TASK DETAILS
Please state how many lines in the records contain the string "JSON", with no words besides the number.

BEGIN PROVIDED MATERIAL

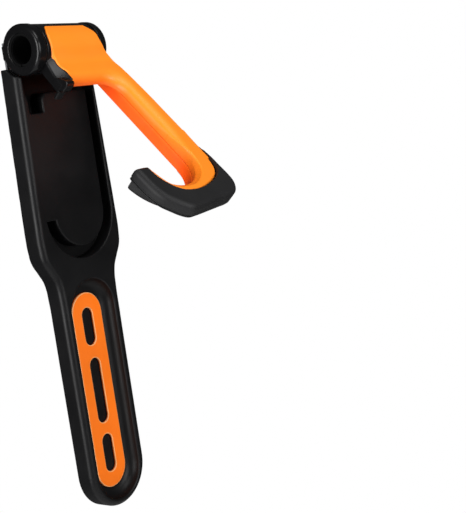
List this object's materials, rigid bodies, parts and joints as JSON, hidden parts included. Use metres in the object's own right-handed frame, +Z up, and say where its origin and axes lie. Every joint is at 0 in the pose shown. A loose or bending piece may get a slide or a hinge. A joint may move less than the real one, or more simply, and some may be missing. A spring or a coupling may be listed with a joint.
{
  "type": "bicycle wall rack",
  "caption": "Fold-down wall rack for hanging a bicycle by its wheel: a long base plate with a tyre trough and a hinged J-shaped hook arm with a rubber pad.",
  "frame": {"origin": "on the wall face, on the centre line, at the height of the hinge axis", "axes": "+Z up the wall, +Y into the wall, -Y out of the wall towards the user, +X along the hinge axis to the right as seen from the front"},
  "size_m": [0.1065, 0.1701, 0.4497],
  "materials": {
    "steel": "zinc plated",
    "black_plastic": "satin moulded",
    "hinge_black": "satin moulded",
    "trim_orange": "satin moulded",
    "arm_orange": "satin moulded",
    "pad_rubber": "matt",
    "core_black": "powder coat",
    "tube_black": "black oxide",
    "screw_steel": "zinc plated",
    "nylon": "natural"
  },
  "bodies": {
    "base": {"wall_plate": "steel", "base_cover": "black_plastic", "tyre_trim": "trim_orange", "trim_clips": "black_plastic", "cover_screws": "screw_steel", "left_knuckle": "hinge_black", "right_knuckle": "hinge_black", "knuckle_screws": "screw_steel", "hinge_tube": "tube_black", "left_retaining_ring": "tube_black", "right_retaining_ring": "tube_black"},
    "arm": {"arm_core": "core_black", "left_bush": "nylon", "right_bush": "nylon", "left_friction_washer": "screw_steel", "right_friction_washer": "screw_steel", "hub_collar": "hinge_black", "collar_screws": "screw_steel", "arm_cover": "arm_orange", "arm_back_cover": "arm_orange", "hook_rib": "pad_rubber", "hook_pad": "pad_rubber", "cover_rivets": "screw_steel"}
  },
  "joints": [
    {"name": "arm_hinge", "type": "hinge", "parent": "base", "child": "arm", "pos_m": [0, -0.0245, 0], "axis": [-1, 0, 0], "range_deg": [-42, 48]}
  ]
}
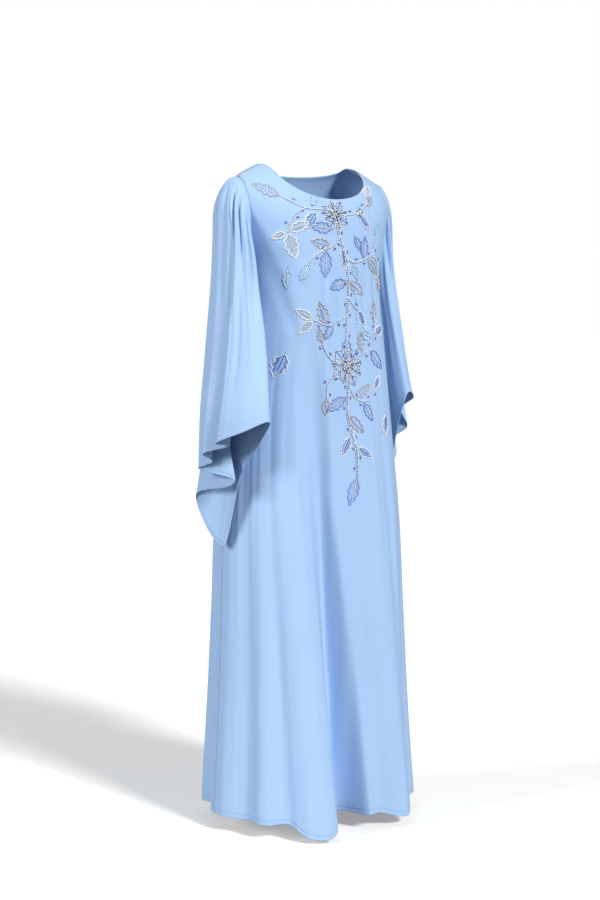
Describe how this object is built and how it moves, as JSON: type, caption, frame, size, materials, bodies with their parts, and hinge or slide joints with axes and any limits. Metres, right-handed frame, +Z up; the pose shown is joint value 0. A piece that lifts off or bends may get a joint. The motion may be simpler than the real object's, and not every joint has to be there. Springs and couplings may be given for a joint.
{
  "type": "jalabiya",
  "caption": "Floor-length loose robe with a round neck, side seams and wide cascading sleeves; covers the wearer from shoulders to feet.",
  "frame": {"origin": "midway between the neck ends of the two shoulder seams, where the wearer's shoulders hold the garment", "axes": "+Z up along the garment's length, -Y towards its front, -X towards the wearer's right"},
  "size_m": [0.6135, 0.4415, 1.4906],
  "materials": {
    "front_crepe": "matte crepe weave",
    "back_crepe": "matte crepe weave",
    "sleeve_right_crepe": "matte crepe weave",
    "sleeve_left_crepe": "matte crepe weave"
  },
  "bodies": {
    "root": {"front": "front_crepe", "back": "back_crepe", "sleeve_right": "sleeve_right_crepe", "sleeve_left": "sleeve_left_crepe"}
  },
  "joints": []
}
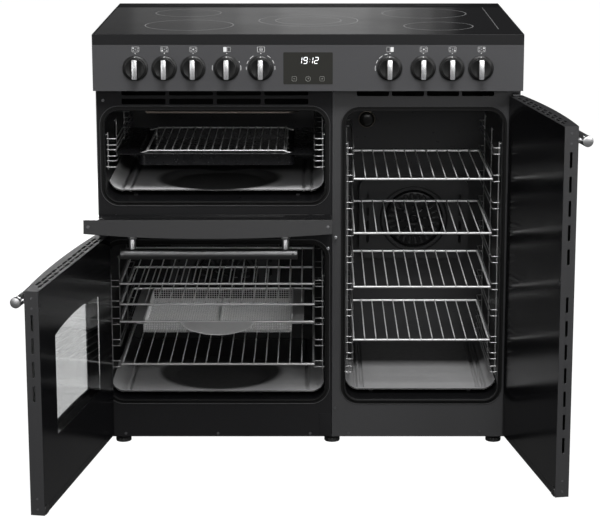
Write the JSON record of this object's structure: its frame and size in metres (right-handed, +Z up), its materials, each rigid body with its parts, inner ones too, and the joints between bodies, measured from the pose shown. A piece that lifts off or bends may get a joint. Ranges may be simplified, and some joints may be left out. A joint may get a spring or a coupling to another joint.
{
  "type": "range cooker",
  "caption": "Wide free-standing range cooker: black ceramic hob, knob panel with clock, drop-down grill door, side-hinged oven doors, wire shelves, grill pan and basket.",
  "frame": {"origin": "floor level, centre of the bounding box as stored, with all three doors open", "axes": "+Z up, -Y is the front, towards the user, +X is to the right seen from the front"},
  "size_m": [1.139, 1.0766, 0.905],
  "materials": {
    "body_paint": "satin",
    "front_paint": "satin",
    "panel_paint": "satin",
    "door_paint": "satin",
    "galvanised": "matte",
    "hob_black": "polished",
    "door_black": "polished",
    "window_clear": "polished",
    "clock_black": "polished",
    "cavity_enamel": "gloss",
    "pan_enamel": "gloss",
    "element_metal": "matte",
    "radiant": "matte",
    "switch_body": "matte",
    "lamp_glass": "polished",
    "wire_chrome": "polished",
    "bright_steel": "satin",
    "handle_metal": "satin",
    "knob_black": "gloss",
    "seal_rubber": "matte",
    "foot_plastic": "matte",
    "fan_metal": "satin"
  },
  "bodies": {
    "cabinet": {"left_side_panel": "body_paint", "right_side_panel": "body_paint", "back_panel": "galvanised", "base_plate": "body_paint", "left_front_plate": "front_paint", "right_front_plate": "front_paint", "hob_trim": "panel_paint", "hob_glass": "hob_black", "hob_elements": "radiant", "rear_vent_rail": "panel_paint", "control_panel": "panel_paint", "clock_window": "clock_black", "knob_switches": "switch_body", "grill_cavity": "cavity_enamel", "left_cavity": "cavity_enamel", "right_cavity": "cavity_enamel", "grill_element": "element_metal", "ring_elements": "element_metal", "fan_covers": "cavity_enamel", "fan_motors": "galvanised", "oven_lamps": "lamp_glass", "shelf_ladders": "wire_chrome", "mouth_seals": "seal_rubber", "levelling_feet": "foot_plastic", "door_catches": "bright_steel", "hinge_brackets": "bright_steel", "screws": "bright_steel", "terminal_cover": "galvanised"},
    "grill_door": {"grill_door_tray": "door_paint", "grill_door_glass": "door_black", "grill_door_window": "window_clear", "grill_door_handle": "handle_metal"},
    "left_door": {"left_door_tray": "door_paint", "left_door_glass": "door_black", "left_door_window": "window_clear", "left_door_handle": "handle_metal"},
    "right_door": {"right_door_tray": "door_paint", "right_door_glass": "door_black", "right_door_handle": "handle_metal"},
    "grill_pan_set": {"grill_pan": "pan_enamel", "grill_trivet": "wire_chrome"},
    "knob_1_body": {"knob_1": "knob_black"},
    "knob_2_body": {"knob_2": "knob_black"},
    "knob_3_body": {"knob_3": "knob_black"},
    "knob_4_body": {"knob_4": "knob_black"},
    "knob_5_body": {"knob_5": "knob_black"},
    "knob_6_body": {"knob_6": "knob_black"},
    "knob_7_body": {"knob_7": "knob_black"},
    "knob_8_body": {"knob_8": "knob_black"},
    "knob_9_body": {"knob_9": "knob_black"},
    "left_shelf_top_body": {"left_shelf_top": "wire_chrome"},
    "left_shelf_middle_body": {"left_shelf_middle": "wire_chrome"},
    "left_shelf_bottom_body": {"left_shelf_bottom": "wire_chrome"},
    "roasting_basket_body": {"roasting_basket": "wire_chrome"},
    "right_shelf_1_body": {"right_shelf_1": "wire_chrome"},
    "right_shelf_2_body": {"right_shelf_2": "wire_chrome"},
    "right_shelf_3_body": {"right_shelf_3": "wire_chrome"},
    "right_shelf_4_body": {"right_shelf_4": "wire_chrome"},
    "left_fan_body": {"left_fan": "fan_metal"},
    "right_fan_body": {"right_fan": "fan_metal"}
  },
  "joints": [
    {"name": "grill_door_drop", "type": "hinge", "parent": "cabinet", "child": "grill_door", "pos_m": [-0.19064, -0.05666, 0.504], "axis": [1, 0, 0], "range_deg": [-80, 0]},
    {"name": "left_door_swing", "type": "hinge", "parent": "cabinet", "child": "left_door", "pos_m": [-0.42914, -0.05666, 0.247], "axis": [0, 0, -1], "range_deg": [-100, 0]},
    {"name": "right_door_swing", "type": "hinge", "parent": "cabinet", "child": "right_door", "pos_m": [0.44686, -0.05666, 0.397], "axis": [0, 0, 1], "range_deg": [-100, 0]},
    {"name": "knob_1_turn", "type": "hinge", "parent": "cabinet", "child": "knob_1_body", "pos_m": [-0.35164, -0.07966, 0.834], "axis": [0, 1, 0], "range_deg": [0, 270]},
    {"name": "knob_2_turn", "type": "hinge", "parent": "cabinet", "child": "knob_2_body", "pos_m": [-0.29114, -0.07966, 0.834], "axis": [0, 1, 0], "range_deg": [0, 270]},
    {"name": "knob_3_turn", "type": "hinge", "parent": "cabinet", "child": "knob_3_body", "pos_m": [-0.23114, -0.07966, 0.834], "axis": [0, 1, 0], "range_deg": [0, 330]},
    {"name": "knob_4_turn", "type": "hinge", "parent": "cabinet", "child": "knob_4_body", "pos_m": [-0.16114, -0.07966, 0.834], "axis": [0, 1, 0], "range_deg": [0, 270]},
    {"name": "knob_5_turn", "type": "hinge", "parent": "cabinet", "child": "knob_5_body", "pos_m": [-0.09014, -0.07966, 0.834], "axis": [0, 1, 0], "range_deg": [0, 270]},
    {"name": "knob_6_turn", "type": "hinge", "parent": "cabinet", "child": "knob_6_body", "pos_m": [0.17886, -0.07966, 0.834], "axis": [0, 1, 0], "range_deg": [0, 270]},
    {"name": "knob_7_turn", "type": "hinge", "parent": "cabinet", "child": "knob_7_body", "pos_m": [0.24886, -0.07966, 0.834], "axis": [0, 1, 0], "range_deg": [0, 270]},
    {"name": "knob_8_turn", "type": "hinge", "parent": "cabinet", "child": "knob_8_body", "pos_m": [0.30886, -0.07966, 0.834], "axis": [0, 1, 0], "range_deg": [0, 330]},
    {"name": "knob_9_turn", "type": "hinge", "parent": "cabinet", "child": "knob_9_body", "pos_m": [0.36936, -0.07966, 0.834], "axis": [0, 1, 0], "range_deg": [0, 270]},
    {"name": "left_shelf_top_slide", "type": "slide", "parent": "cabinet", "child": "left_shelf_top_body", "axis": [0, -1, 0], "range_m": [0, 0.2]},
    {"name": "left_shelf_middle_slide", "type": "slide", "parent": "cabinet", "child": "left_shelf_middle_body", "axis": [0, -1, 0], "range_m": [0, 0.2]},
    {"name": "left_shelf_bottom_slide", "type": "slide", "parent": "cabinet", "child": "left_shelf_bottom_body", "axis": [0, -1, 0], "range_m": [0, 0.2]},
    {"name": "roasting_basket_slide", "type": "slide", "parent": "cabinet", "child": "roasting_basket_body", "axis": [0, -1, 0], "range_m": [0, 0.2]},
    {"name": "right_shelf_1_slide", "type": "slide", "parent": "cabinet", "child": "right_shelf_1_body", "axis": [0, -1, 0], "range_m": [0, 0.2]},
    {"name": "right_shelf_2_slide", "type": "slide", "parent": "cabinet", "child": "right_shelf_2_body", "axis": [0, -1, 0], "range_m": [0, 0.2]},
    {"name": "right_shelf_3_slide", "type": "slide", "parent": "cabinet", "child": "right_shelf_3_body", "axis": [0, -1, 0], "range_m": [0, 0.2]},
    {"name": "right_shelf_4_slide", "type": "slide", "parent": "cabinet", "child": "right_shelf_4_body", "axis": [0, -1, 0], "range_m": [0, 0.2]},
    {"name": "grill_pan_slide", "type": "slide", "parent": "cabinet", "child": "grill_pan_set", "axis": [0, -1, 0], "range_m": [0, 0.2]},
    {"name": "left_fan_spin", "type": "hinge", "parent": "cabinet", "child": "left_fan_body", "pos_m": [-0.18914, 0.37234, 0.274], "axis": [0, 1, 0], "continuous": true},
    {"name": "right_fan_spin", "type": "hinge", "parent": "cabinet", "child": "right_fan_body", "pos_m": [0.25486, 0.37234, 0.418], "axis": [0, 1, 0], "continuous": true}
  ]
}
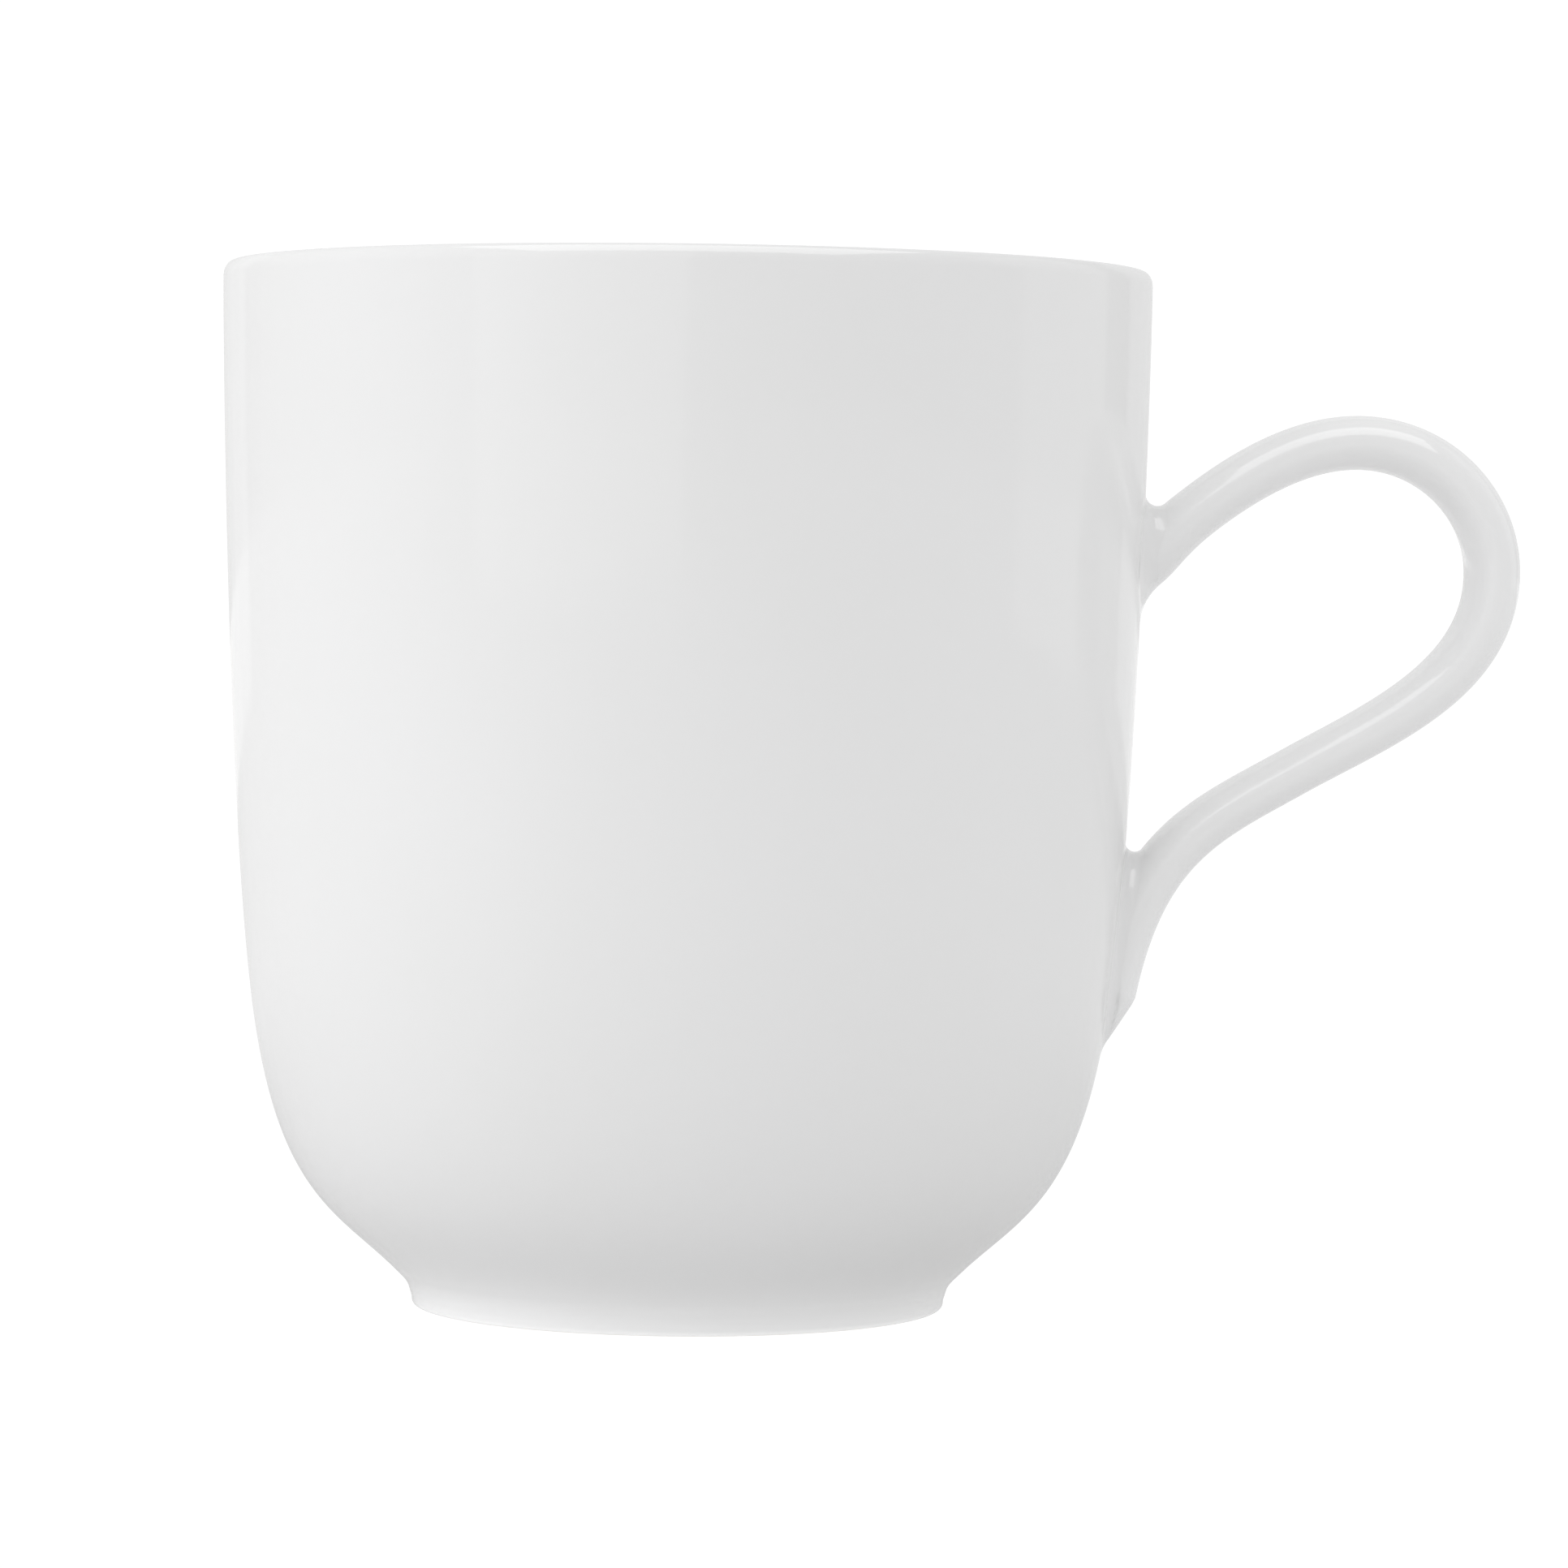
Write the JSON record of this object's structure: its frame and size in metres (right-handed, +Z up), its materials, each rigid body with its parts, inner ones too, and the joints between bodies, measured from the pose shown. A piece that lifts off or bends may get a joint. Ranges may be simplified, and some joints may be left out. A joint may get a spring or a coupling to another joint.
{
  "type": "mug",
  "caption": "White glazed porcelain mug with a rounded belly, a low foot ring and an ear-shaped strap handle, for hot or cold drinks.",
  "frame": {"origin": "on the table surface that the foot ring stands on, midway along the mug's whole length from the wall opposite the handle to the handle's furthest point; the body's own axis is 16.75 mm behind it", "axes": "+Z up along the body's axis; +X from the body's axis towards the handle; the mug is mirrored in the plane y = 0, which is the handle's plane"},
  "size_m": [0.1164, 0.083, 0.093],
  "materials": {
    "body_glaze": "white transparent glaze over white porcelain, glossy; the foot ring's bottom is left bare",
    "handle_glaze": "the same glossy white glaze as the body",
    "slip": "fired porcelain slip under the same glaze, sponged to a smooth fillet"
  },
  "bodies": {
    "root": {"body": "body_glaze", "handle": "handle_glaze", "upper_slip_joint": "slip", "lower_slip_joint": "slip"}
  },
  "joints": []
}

END PROVIDED MATERIAL

RESULT OF THE TASK
4